A group resurrecting hydroplane racing on Lake Coeur d’Alene has cleared a tall hurdle to staging the event at the end of summer.
CdA Diamond Cup LLC said Thursday it has raised enough money from sponsors, donations and the backing of a Spokane bank to ensure the races happen over Labor Day weekend.
“This is a very, very happy day for us in Coeur d’Alene,” Diamond Cup President Doug Miller told supporters and reporters gathered at Riverstone Park.
John Stone, the developer of Riverstone and a member of the Diamond Cup board of directors, said the event is expected to bring about 70,000 people to Coeur d’Alene.
“This will be a major event for the region,” Stone said. “It’s time to start the engines. Let’s go.”
Hydro races last were held on the lake 45 years ago, and several efforts to revive them have fizzled, including an attempt by the Diamond Cup organization last year.
Now the group has the financial support it needs, Miller said, and Thursday he handed a check for an undisclosed sum to an official with the H1 Unlimited Series, which sanctions hydroplane racing.
“A lot of our drivers weren’t even born the last time we raced here in Coeur’Alene, but they all know Coeur d’Alene, Idaho,” said Ted Grange, operations and new site development director for H1 Unlimited. “As an organization H1 can’t be happier we’re finally back here in Coeur d’Alene.”
Miller wouldn’t disclose how much money has been lined up so far, but he did say the event will cost “in excess of a half a million dollars” to stage.
“We have the assurance and the funding to cover all our operational costs to take the pressure off of us from the ticket sales and the sponsorship efforts so that we can really focus on putting on this race and really not have to look behind us anymore,” he said.
Fans so far have purchased about 650 ticket packages, averaging eight to 10 tickets each, Miller said. The Diamond Cup can sell up to 99,000 tickets, he added.
Last held here in 1968, the races will feature two classes of closed-cockpit boats: H1 Unlimited, the world’s fastest at speeds of about 220 mph; and Grand Prix West. Ten boats are committed and up to 12 may compete, Miller said.
He singled out Keith Kroetch of Kroetch Land and Timber for agreeing to underwrite operational costs.
“We’re here today because Keith Kroetch has stepped up to make this happen so that we can go on and put on a world-class boat race here on Lake Coeur d’Alene this Labor Day,” Miller said.
He also mentioned sponsors such as Centennial Distributing/Budweiser, NAPA Auto Parts, Frontier Communications and North Idaho Maritime.

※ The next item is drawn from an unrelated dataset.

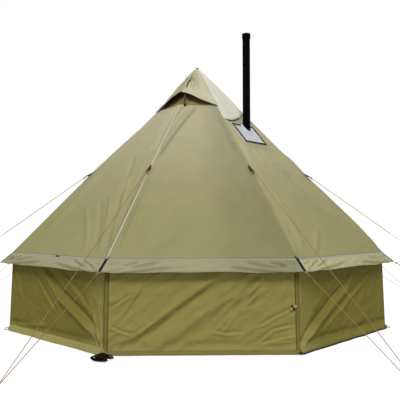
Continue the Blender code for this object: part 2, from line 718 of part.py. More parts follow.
def make_flue_cap():
    """A spark arrestor: a cup over the flue's end, with smoke slots round its side."""
    base = FLUE_TOP - CAP_OVERLAP
    crown = base + CAP_HEIGHT
    seat = FLUE_TOP + SEAM_GAP
    cap = turned("flue_cap", FLUE_CENTRE, [
        (0.0, crown), (CAP_RADIUS, crown), (CAP_RADIUS, base), (FLUE_RADIUS + SEAM_GAP, base),
        (FLUE_RADIUS + SEAM_GAP, seat), (FLUE_BORE, seat), (FLUE_BORE, crown - FLUE_WALL),
        (0.0, crown - FLUE_WALL),
    ], "black_steel")
    middle = (seat + crown - FLUE_WALL) / 2
    long, wide, tall = CAP_RADIUS + OVERRUN, CAP_SLOT_WIDTH / 2, CAP_SLOT_HEIGHT / 2
    for i in range(CAP_SLOT_PAIRS):
        slot = box(f"cap_slot_cutter_{i + 1}", (-long, -wide, -tall), (long, wide, tall))
        slot.location = (FLUE_CENTRE.x, FLUE_CENTRE.y, middle)
        slot.rotation_euler = (0.0, 0.0, math.pi * (i + 0.5) / CAP_SLOT_PAIRS)
        boolean(cap, slot)


def make_damper():
    """A butterfly plate on a rod through the flue, open at rest, with a grip on the stove's door side."""
    middle = Vector((FLUE_CENTRE.x, FLUE_CENTRE.y, DAMPER_HEIGHT))
    ahead, across = Vector((0.0, 1.0, 0.0)), Vector((1.0, 0.0, 0.0))
    tail = middle - ahead * (FLUE_RADIUS + DAMPER_TAIL)
    end = middle + ahead * (FLUE_RADIUS + DAMPER_HANDLE)
    rod = tube("flue_damper", [tail, end], DAMPER_ROD_RADIUS, "bare_steel", SMALL_ROUND)
    half = across * DAMPER_THICK / 2
    plate = tube("damper_plate_tool", [middle - half, middle + half], DAMPER_PLATE_RADIUS, None, ROUND)
    boolean(rod, plate, "UNION")
    half = across * DAMPER_GRIP / 2
    grip = tube("damper_grip_tool", [end - half, end + half], DAMPER_GRIP_RADIUS, None, SMALL_ROUND)
    boolean(rod, grip, "UNION")


def make_stove():
    x, wide = FLUE_CENTRE.x, STOVE_WIDTH / 2
    low, high = (x - wide, STOVE_REAR, STOVE_LEG), (x + wide, STOVE_FRONT, STOVE_TOP)
    body = box("stove_body", low, high, "black_steel")
    inside = STOVE_WALL / 2
    for i, (left, rear) in enumerate(((True, True), (False, True), (True, False), (False, False))):
        x0 = x - wide if left else x + wide - STOVE_LEG_WIDTH
        y0 = STOVE_REAR if rear else STOVE_FRONT - STOVE_LEG_WIDTH
        leg = box(f"leg_tool_{i + 1}", (x0 + inside, y0 + inside, 0.0),
                  (x0 + STOVE_LEG_WIDTH - inside, y0 + STOVE_LEG_WIDTH - inside, STOVE_LEG + inside))
        boolean(body, leg, "UNION")
    boolean(body, disc("collar_tool", STOVE_TOP - inside, STOVE_TOP + FLUE_SOCKET, NECK_RADIUS), "UNION")
    for name, low, high in hinge_lugs() + latch_keeper():
        boolean(body, box(name, low, high), "UNION")
    for name, low, high in hinge_lugs():
        barrel = [(0.0, low[2]), (KNUCKLE_RADIUS, low[2]), (KNUCKLE_RADIUS, high[2]), (0.0, high[2])]
        hinge = (DOOR_HINGE_X, DOOR_HINGE_Y)
        boolean(body, turned(f"{name}_barrel", hinge, barrel, None, SMALL_ROUND), "UNION")
    wall, border = STOVE_WALL, STOVE_MOUTH_BORDER
    boolean(body, box("firebox_cutter", (x - wide + wall, STOVE_REAR + wall, STOVE_LEG + wall),
                      (x + wide - wall, STOVE_FRONT - wall, STOVE_TOP - wall)))
    boolean(body, box("mouth_cutter", (x - wide + border, STOVE_FRONT - OVERRUN, STOVE_LEG + border),
                      (x + wide - border, STOVE_FRONT + OVERRUN, STOVE_TOP - border)))
    collar_top = STOVE_TOP + FLUE_SOCKET
    boolean(body, disc("flue_hole_cutter", STOVE_TOP - OVERRUN, collar_top + OVERRUN, NECK_BORE))


DOOR_HINGE_X = FLUE_CENTRE.x + STOVE_WIDTH / 2 - STOVE_MOUTH_BORDER + DOOR_LAP
DOOR_HINGE_Y = STOVE_FRONT + KNUCKLE_RADIUS + SEAM_GAP
DOOR_MIDDLE = STOVE_LEG + STOVE_HEIGHT / 2
DOOR_FREE_X = FLUE_CENTRE.x - STOVE_WIDTH / 2 + STOVE_MOUTH_BORDER - DOOR_LAP
DOOR_FACE = STOVE_FRONT + SEAM_GAP + DOOR_PLATE
LATCH_PIVOT_X = DOOR_FREE_X + LATCH_LENGTH / 2
LATCH_FACE = DOOR_FACE + SEAM_GAP + LATCH_THICK


def hinge_lugs():
    """The stove's two hinge lugs, above and below the door's knuckle, as far out as the hinge's axis."""
    lugs = []
    for label, sign in (("low", -1), ("high", 1)):
        near = DOOR_MIDDLE + sign * (KNUCKLE_LENGTH / 2 + SEAM_GAP)
        far = near + sign * KNUCKLE_LENGTH / 2
        lugs.append((
            f"hinge_lug_{label}_tool",
            (DOOR_HINGE_X - KNUCKLE_RADIUS, STOVE_FRONT - STOVE_WALL / 2, min(near, far)),
            (DOOR_HINGE_X + KNUCKLE_RADIUS, DOOR_HINGE_Y, max(near, far)),
        ))
    return lugs


def latch_keeper():
    """The hook on the stove's front that the latch bar turns up under. At rest the bar hangs."""
    right = DOOR_FREE_X - SEAM_GAP
    left = right - KEEPER_DEEP
    over = DOOR_MIDDLE + LATCH_WIDTH / 2 + SEAM_GAP
    back = STOVE_FRONT - STOVE_WALL / 2
    lip = LATCH_FACE + SEAM_GAP
    front = lip + STOVE_WALL
    return [
        ("keeper_top_tool", (left, back, over), (right, front, over + STOVE_WALL)),
        ("keeper_lip_tool", (left, lip, DOOR_MIDDLE), (right, front, over + STOVE_WALL / 2)),
    ]


def make_stove_door():
    low = STOVE_LEG + STOVE_MOUTH_BORDER - DOOR_LAP
    high = STOVE_TOP - STOVE_MOUTH_BORDER + DOOR_LAP
    edge = DOOR_HINGE_X - KNUCKLE_RADIUS - SEAM_GAP * 2
    hinge = (DOOR_HINGE_X, DOOR_HINGE_Y, DOOR_MIDDLE)
    near = STOVE_FRONT + SEAM_GAP
    plate = box("stove_door", (DOOR_FREE_X, near, low), (edge, DOOR_FACE, high), "black_steel", hinge)
    half = KNUCKLE_LENGTH / 2
    tongue = box("door_tongue_tool", (edge - KNUCKLE_RADIUS, near + SEAM_GAP, DOOR_MIDDLE - half + SEAM_GAP),
                 (DOOR_HINGE_X, DOOR_FACE - SEAM_GAP, DOOR_MIDDLE + half - SEAM_GAP))
    boolean(plate, tongue, "UNION")
    bottom, top = DOOR_MIDDLE - half, DOOR_MIDDLE + half
    knuckle = turned("door_knuckle_tool", (DOOR_HINGE_X, DOOR_HINGE_Y), [
        (0.0, bottom), (KNUCKLE_RADIUS, bottom), (KNUCKLE_RADIUS, top), (0.0, top),
    ], None, SMALL_ROUND)
    boolean(plate, knuckle, "UNION")
    pivot = Vector((LATCH_PIVOT_X, DOOR_FACE + SEAM_GAP, DOOR_MIDDLE))
    reach = LATCH_PIVOT_X - DOOR_FREE_X + KEEPER_DEEP
    half = LATCH_WIDTH / 2
    bar = box("stove_latch", (LATCH_PIVOT_X - half, pivot.y, DOOR_MIDDLE - reach),
              (LATCH_PIVOT_X + half, LATCH_FACE, DOOR_MIDDLE + half), "bare_steel", pivot)
    ahead = Vector((0.0, 1.0, 0.0))
    knob = tube("latch_knob_tool", [pivot + ahead * LATCH_THICK / 2, pivot + ahead * LATCH_KNOB_LENGTH],
                LATCH_KNOB_RADIUS, None, SMALL_ROUND)
    boolean(bar, knob, "UNION")


clear_scene()
make_roof()
make_walls()
make_skirt()
make_door()
make_hood()
make_prop()
make_pole()
make_guys()
make_jack()
make_flue()
make_flue_cap()
make_damper()
make_stove()
make_stove_door()
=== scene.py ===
"""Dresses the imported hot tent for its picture: slack cloth with its folds, seams, tapes, ropes and fittings.

Metres, +Z up, in the frame of the CAD model: the front face looks along -Y.
"""

import math
import random

import bpy
from mathutils import Matrix, Vector, noise


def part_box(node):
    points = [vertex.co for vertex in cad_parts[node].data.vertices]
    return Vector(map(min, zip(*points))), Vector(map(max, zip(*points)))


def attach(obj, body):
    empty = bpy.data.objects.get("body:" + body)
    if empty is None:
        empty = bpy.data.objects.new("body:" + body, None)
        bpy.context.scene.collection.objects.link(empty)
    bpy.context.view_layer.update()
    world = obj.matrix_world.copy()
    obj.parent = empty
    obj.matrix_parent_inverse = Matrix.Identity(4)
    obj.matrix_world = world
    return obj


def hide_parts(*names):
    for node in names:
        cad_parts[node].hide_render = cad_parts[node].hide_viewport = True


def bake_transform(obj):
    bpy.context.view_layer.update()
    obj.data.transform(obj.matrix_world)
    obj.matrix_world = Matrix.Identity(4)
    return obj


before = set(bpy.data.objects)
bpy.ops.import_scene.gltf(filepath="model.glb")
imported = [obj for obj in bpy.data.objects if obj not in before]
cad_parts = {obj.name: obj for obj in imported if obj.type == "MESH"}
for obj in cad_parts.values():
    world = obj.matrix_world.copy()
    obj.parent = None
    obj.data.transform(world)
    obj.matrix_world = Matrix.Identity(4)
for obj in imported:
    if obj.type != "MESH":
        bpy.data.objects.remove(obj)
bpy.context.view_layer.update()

# The camera, where the photograph was taken from
CAMERA_PLACE = (-0.131, -6.149, 1.022)
CAMERA_TURN = (math.radians(92.63), 0.0, math.radians(-1.495))
CAMERA_LENS = 48.76
CAMERA_SENSOR = 36.0

# Driving sizes of the tent, as in the CAD model
SIDES = 8
BASE_RADIUS = 2.0
EAVE_RADIUS = 1.980
EAVE_HEIGHT = 0.752
PEAK_HEIGHT = 2.817
SKIRT_REACH = 0.113
SKIRT_DROP = 0.094
CLOTH = 0.003
LAYER_GAP = 0.0006
ROOF_START = 0.060
CAP_START = 0.0127
CAP_HEM = 0.700
VENT_TOP = 0.330
VENT_BOTTOM = 0.690
VENT_MARGIN = 0.060
AWNING_TIP = 0.580
AWNING_ROOM = 0.012
AWNING_OPEN = math.radians(6.0)
PROP_OPEN = math.radians(17.5)
STITCH_RADIUS = 0.0006
ROPE_RADIUS = 0.0025
ROPE_KNOT_HEIGHT = 1.507
ROPE_STAND_OFF = 0.024
STAKE_RADIUS = 3.28
ROPE_REST_HEIGHT = 0.030
PEG_RADIUS = 0.005
DOOR_HALF = 0.38
DOOR_TOP_HEIGHT = 1.45
DOOR_SILL = 0.045
DOOR_GAP = 0.0012
JACK_WIDTH = 0.350
JACK_LENGTH = 0.290
JACK_CENTRE = 1.135
JACK_BORDER = 0.022
FLUE_RADIUS = 0.040
FLUE_DOWN = 1.079
FLUE_JOINT = 2.196
FLUE_SEAM_ENDS = (0.49, 2.985)

STEP = math.tau / SIDES
HALF_SHARE = math.tan(STEP / 2)
EAVE_OUT = EAVE_RADIUS * math.cos(STEP / 2)
BASE_OUT = BASE_RADIUS * math.cos(STEP / 2)
SLOPE = math.atan2(PEAK_HEIGHT - EAVE_HEIGHT, EAVE_OUT)
RIB_SLOPE = math.atan2(PEAK_HEIGHT - EAVE_HEIGHT, EAVE_RADIUS)
EAVE_DOWN = (PEAK_HEIGHT - EAVE_HEIGHT) / math.sin(SLOPE)
SKIRT_OUT = (EAVE_RADIUS + SKIRT_REACH) * math.cos(STEP / 2)
SKIRT_LENGTH = math.hypot(SKIRT_OUT - EAVE_OUT, SKIRT_DROP)
SKIRT_FALL = math.atan2(SKIRT_DROP, SKIRT_OUT - EAVE_OUT)
SKIRT_HALF = EAVE_OUT * HALF_SHARE
WALL_TOP_OUT = EAVE_OUT - CLOTH
WALL_TOP = PEAK_HEIGHT - WALL_TOP_OUT * math.tan(SLOPE) - CLOTH / math.cos(SLOPE)
WALL_LEAN = math.atan2(BASE_OUT - WALL_TOP_OUT, WALL_TOP)
DOOR_TOP = (PEAK_HEIGHT - DOOR_TOP_HEIGHT) / math.sin(SLOPE)
KNOT_DOWN = (PEAK_HEIGHT - ROPE_KNOT_HEIGHT) / math.sin(SLOPE)
FRONT, FRONT_RIGHT, BACK, FRONT_LEFT = 0, 1, 4, 7
FINE_FACES = (FRONT, FRONT_RIGHT, FRONT_LEFT)
PEAK = Vector((0.0, 0.0, PEAK_HEIGHT))
ACROSS, BEHIND, UP = Vector((1.0, 0.0, 0.0)), Vector((0.0, 1.0, 0.0)), Vector((0.0, 0.0, 1.0))
FACE_NAMES = ("front", "front_right", "right", "back_right", "back", "back_left", "left", "front_left")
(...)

Spokane-based Inland Northwest Bank also is helping finance the event, Miller said.
Back in the 1950s and ’60s the boats raced near City Beach and Tubbs Hill. The races now will be outside city limits along Silver Beach, east of the Coeur d’Alene Resort Golf Course.
Resort co-founder Duane Hagadone was among those who advocated for a return of the hydro races in the mid-1990s. But Coeur d’Alene voters in 1996 passed an initiative banning hydro races in city limits. Some opponents recalled unruly crowds and underage drinking at the races from more than 30 years earlier. But many were upset the new races would have limited their access to the beach and Tubbs Hill areas during one of the last weekends of summer.
The Hagadone Hospitality Company remains supportive of the races, said Jerry Jaeger, president and co-owner.
“I think they’re a very positive thing for Coeur d’Alene, and as a company we’re excited and personally I’m excited about it,” Jaeger said. “This is great news.”
Spectators will be encouraged to park at the Kootenai County Fairgrounds, where 6,000 spaces will be available, and ride shuttle buses to and from the Silver Beach area. The Diamond Cup has made a $5,000 nonrefundable deposit to reserve the fairgrounds lots.
Bleachers, food and merchandise vendors, and restrooms will be set up along a 2.2-mile stretch of Coeur d’Alene Lake Drive and the North Idaho Centennial Trail, and the race course will take racers within 400 feet of shore.
Spectators can check out the boats free of charge during testing and qualifying runs Aug. 30. Races are scheduled for Aug. 31 and Sept. 1 between 10 a.m. and 5 p.m. Heats will be three laps and final races will be five laps. Each lap is two miles.
In addition, two classes of open-cockpit boats – Vintage Unlimited and Vintage Limited – will appear for exhibition races. Those are the type that raced on Lake Coeur d’Alene until waning enthusiasm and financial losses ended the run in 1968.
This year there will be no alcohol sold in spectator areas, organizers said.